Deadline for registering for the BVN was shifted several times, finally ending in June 2015, after which the rules spelt out that any account not linked to a BVN number should not be operated, while no Deposit Money Bank should open any new accounts without one. Alas, these rules are, as usual, being breached with impunity.
As of April 26, according to the NIBSS, there were only 41,729,896 BVN accounts out of about 125 million bank accounts in the country. Of this total, only 79 million accounts are active. Emefiele and the CBN have tough questions to answer. Why do they allow banks to permit the operation of over 36 million active accounts in blatant contravention of their own regulation, five years after the deadline? Why do Nigerian government officials constantly sabotage their own policies?
This is an ongoing scam. By January 2019, 34.7 million accounts were identified by the CBN to be operating without BVN; 38.19 million were linked by June of that year out of 72.93 million active ones. According to Enhancing Financial Innovation and Access, a non-profit that promotes financial inclusion, 36.8 per cent of adults in Nigeria still lack access to formal bank accounts, compared to 32 per cent in South Africa and less than 30 per cent in Brazil. Ongoing corruption trials of some highly politically exposed persons revealed that bankers are still actively flouting this and other rules without facing severe sanctions.

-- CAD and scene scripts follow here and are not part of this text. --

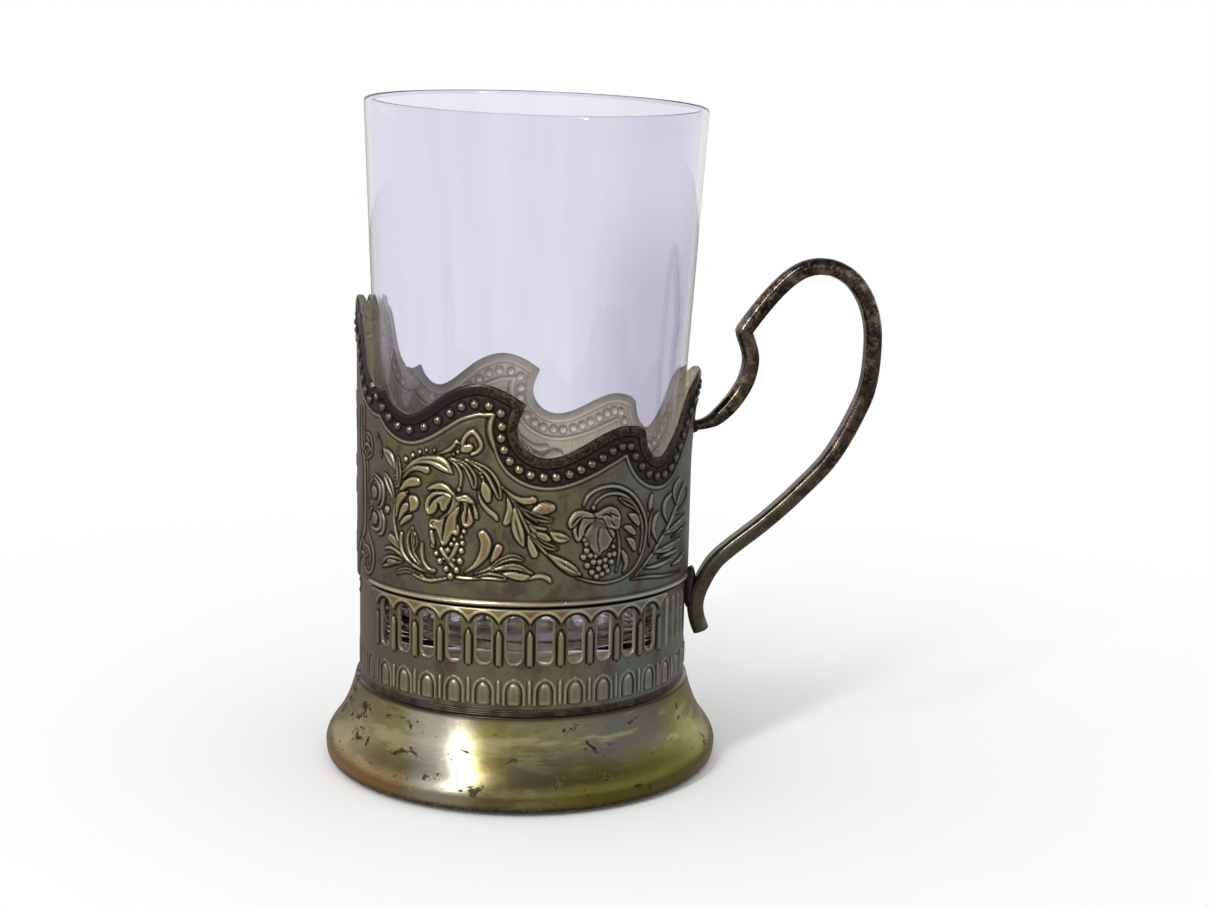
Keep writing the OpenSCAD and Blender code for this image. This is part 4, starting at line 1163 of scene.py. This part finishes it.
def makeRing():
    r = (ring["to"] - ring["from"]) / ring["ribs"] / 2
    profile = [(ring["in"], ring["from"])]
    for k in range(ring["ribs"]):
        profile += arc((ring["out"] - r, ring["from"] + (2 * k + 1) * r), r, -80, 80, 20)
    profile.append((ring["in"], ring["to"]))
    # painted shade: the ring is coloured dark where it sits in the sleeve's shadow
    metal = dullMetal("ring_metal", (0.07, 0.055, 0.045), (0.17, 0.13, 0.09), 0.3)
    piece = asPiece(turned(profile), "ring_ribs", metal)
    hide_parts("foot_ring")


makeFoot()
makeRing()
for name, metal in (
        ("glass_seat", dullMetal("seat_metal", (0.42, 0.34, 0.16), (0.62, 0.54, 0.30), 0.45, 0.6)),
        ("seam_solder", dullMetal("seam_metal", (0.46, 0.44, 0.38), (0.62, 0.60, 0.54), 0.5, 0.5))):
    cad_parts[name].data.materials.clear()
    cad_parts[name].data.materials.append(metal)
print("foot, ring and seat done")


# the glass

glass = {
    "base": 20.9, "height": 114.4, "lip": 35.0, "foot": 29.5, "wall": 1.3,
    "floor": 7.0, "corner": 3.2, "bowl": 6.0,
    # how it stands in the photo: to one side, leaning, a little off its seat
    "aside": 0.35, "lean": 0.62, "lift": 0.3,
}


def glassWall(low, high, inset):
    # eleven steps up the flared wall, as far inside its outer face as the inset
    slope = (glass["lip"] - glass["foot"]) / glass["height"]
    rise = [low + (high - low) * k / 11 for k in range(1, 12)]
    return [(glass["foot"] + slope * h - inset, glass["base"] + h) for h in rise]


def makeGlass():
    g = glass
    z0 = g["base"]
    profile = [(0, z0 + 0.8), (g["foot"] - 8, z0 + 0.7), (g["foot"] - 5.5, z0 + 0.15),
               (g["foot"] - 4.6, z0)]
    profile += arc((g["foot"] - g["corner"], z0 + g["corner"]), g["corner"], -90, 0, 10)
    profile += glassWall(g["corner"], g["height"] - 1, 0)
    r = g["wall"] / 2
    profile += arc((g["lip"] - r - 0.02, z0 + g["height"] - r), r, 0, 180, 20)
    bottom = g["floor"] + g["bowl"]
    profile += glassWall(bottom, g["height"] - 1, g["wall"])[::-1]
    slope = (g["lip"] - g["foot"]) / g["height"]
    inner = g["foot"] - g["wall"] + slope * bottom
    profile += arc((inner - g["bowl"], z0 + bottom), g["bowl"], 0, -90, -10)
    profile.append((0, z0 + g["floor"]))
    bm = turned(profile, closed=False)
    stand = Matrix.Translation((g["aside"], 0, z0))
    stand = stand @ Matrix.Rotation(math.radians(g["lean"]), 4, "Y")
    stand = stand @ Matrix.Translation((0, 0, g["lift"] - z0))
    bmesh.ops.transform(bm, matrix=stand, verts=bm.verts)
    piece = asPiece(bm, "tea_glass_clear", glassStuff(), "glass")
    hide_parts("tea_glass")


def glassStuff():
    pane = Recipe("thin_clear_glass")
    dust = pane.noise(1.2, 3, 0.6, scale=(1, 1, 0.3))
    streak = pane.noise(7, 3, 0.6, scale=(1, 1, 0.12))
    shade = pane.axis("X").between(6, 27) * (1 - pane.axis("Z").between(96, 122) * 0.7)
    tint = pane.coats(
        (0.875, 0.866, 0.935),
        (streak.between(0.35, 0.65), (0.845, 0.838, 0.912)),
        (shade, (0.71, 0.70, 0.78)))
    waves = pane.bump(pane.noise(18, 2, scale=(1, 1, 0.2)), 0.06, 0.3)
    # its alpha lets most of the light through to the metal behind it
    return pane.finish(Base_Color=tint, Roughness=dust.between(0.62, 0.8) * 0.03, IOR=1.46,
                       Alpha=1 - pane.ray("Shadow") * 0.85, Transmission_Weight=1.0, Normal=waves)


makeGlass()
print("glass blown")


# the handle and its solder

handle = {
    "neck": [(35.6, 70.4), (37.9, 71.0), (40.2, 72.3), (43.4, 75.7), (46.0, 80.2), (46.8, 85.2),
             (45.2, 90.4)],
    "loop": [(45.2, 90.4), (47.8, 94.1), (51.0, 98.1), (54.3, 101.4), (57.4, 103.3), (60.7, 103.9),
             (64.2, 103.2), (67.6, 100.9), (70.4, 96.4), (71.8, 90.2), (71.4, 80.9), (69.3, 74.2),
             (64.1, 64.4), (57.2, 56.6), (50.7, 50.4), (43.9, 44.8), (40.3, 41.3), (37.7, 36.6),
             (36.6, 32.9), (36.8, 29.5), (37.9, 26.5)],
    "thick": 3.9, "wide": 5.4,
    # the share of both at the upper joint, and the rows over which they grow to full size
    "thin": (0.56, 24), "narrow": (0.72, 20),
    "bevel": 0.35,
}

solder = {
    # centre, half sizes, where its waves begin, and the node that it stands for
    "solder_upper_lump": ((35.5, 0, 70.3), (0.75, 2.2, 1.5), 1.0, "upper_solder"),
    "solder_lower_lump": ((35.3, 0, 36.0), (1.3, 2.4, 4.6), 2.2, "lower_solder"),
}


def sectionRing(bm, thick, wide):
    # a half round bar: a circle of 20, flattened on the finger side, with rounded corners
    ringVerts = bmesh.ops.create_circle(bm, segments=20, radius=1)["verts"]
    for v in ringVerts:
        a = math.atan2(v.co.y, v.co.x)
        out = math.copysign(abs(math.cos(a)) ** 0.75, math.cos(a))
        side = math.copysign(abs(math.sin(a)) ** 0.8, math.sin(a))
        v.co = (max(out, -0.78) * thick / 2, side * wide / 2, 0)
    return ringVerts


def grown(share, rows, i):
    return share + (1 - share) * soft(0, rows, i)


def makeHandle():
    # one ring of the section, extruded row by row and then laid along the line
    line = np.vstack([smoothRun(handle["neck"], 8)[:-1], smoothRun(handle["loop"], 8)])
    bm = bmesh.new()
    rows = [list(sectionRing(bm, handle["thick"], handle["wide"]))]
    shape = [v.co.copy() for v in rows[0]]
    edges = list(bm.edges)
    for _ in line[1:]:
        made = bmesh.ops.extrude_edge_only(bm, edges=edges)["geom"]
        verts = [g for g in made if isinstance(g, bmesh.types.BMVert)]
        edges = [g for g in made if isinstance(g, bmesh.types.BMEdge)
                 and all(v in verts for v in g.verts)]
        rows.append(verts)
    # each row lies square to the line, and the first one square to the sleeve
    ahead = np.diff(line, axis=0)
    ahead /= np.hypot(*ahead.T)[:, None]
    ahead = np.vstack([ahead, ahead[-1:]])
    for i, row in enumerate(rows):
        along = ahead[i - 1] + ahead[i] if i else np.array([1.0, 0.0])
        along /= np.hypot(*along)
        out = np.array([-along[1], along[0]])
        for v, c in zip(row, shape):
            x, z = line[i] + out * c.x * grown(*handle["thin"], i)
            v.co = (x, c.y * grown(*handle["narrow"], i), z)
    for row in (rows[0], rows[-1]):
        bmesh.ops.contextual_create(bm, geom=row)
    bmesh.ops.recalc_face_normals(bm, faces=bm.faces)
    ends = [e for e in bm.edges if e.calc_face_angle(0) > 0.9 and len(e.link_faces) == 2
            and any(len(f.verts) > 4 for f in e.link_faces)]
    bmesh.ops.bevel(bm, geom=ends, offset=handle["bevel"], offset_type="OFFSET", segments=2,
                    profile=0.5, affect="EDGES", material=-1)
    piece = asPiece(bm, "handle_bar", handleMetal())
    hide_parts("handle")


def handleMetal():
    metal = Recipe("brown_patina_bar")
    cloud = metal.noise(5, 5, 0.6, twist=0.6)
    rub = metal.noise(1.8, 6, 0.7, scale=(1, 0.4, 1))
    grain = metal.noise(0.35, 4, 0.7)
    pale = metal.noise(0.9, 5, 0.75)
    across, height = metal.axis("Y"), metal.axis("Z")
    colour = metal.coats(
        (0.028, 0.024, 0.020),
        (cloud.between(0.38, 0.62), (0.15, 0.12, 0.095)),
        (rub.between(0.50, 0.62) * 0.6, (0.44, 0.34, 0.22)),
        (pale.between(0.56, 0.64) * height.between(76, 98) * 0.6, (0.55, 0.48, 0.46)),
        ((1 - height.between(44, 76)) * 0.5, (0.22, 0.20, 0.15)),
        # painted shade on the far side of the bar
        (across.between(1.2, 2.4) * 0.5, (0.05, 0.04, 0.03)))
    rough = 0.05 + grain * 0.06 + cloud * 0.12
    bumps = metal.bump(grain + 1.4 * rub, 0.02, 0.45)
    return metal.finish(Base_Color=colour, Metallic=0.95, Roughness=rough, Normal=bumps)


def lump(name, centre, size, phase, node):
    # solder: a ball pressed and pulled into a lump
    bm = bmesh.new()
    bmesh.ops.create_icosphere(bm, subdivisions=4, radius=1)
    for v in bm.verts:
        d = v.co.normalized()
        wave = (math.sin(3.1 * d.x + phase) * math.sin(2.7 * d.z + 1.3 * phase) * 0.13
                + math.sin(7.3 * d.y + phase) * math.sin(6.1 * d.z) * 0.05)
        v.co = Vector(centre) + d * (1 + wave) * Vector(size)
    metal = dullMetal(name + "_metal", (0.045, 0.04, 0.035), (0.13, 0.115, 0.09), 0.35)
    piece = asPiece(bm, name, metal)
    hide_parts(node)


makeHandle()
for name, how in solder.items():
    lump(name, *how)
print("handle soldered on")
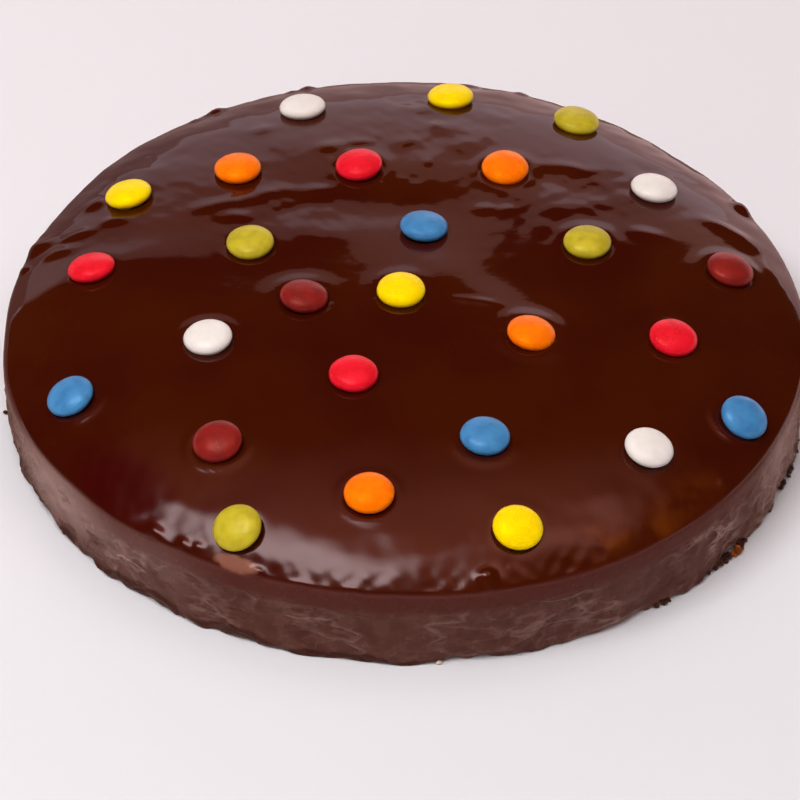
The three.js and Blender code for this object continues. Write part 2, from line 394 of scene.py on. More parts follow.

INTERPOL emphasises the correlation between money laundered through national and transnational borders in funding drug trafficking, terrorism, organised crime and treasury looting, and recommends the adoption of technology tools like the BVN and strict enforcement of laws and regulations. Failure to enforce rules weakens the anti-graft war and the country’s obligations to international agreements under the auspices of the United Nations Global Programme against Money Laundering, among others.
Emefiele should responsibly wield the enormous powers of the CBN to rein in errant banks and bankers. The CBN has always projected weakness in enforcement despite serial exposures of misbehaviour by banks. In 2017, it took a court order, after a suit filed by the Attorney-General of the Federation, to compel seven DMBs to refund $793.2 million of public funds they had hidden, the latest evidence of the banks’ serial flouting of the Treasury Single Account regime. In 2019, the National Assembly launched investigations after it accused banks of failing to remit up to N20 trillion collected as stamp duty on behalf of the government. Banks also routinely flout other rules with either no sanctions at all or a mere slap on the wrist.
But in other jurisdictions, authorities take a harsh view of financial malfeasance. The world’s leading economies had by early 2018, imposed cumulative fines on banks for their roles in the global meltdown. There are no sacred cows as the United Kingdom fined its largest banks over £71 million in 2018. Citing research findings, Fortune magazine reported that, in the 15 months to December 2019, regulators across the world, imposed $10 billion in fines on banks, with 60.5 per cent of this as punishment for violating money-laundering rules.
Increasingly devising and deploying new technology tools and zero tolerance for fiddling with the rules mark out the successful economies. The European Banking Authority has rolled out new guidelines in line with technical standards to take effect in December and prescribed fines of up to €5 million or 10 per cent of annual turnover as penalty for violating mandated tech rules on crypto currency. Canada’s financial intelligence agency, FINTRAC, in 2019, updated its KYC enhanced technology tools.
That is the way forward. For a country that lost N12.06 billion through bank fraud in the first half of 2018, suffers from “grand corruption” (which the US State Department says bleeds up to 40 per cent from all procurement contracts), accounts for 40 per cent of illicit funds outflows in Africa and faces impunity in the public and private sectors, laxity in enforcing financial sector rules is suicidal. Therefore, Emefiele should clean up the mess today, ensure full compliance with the BVN and other regulations and sanction errant banks and operators.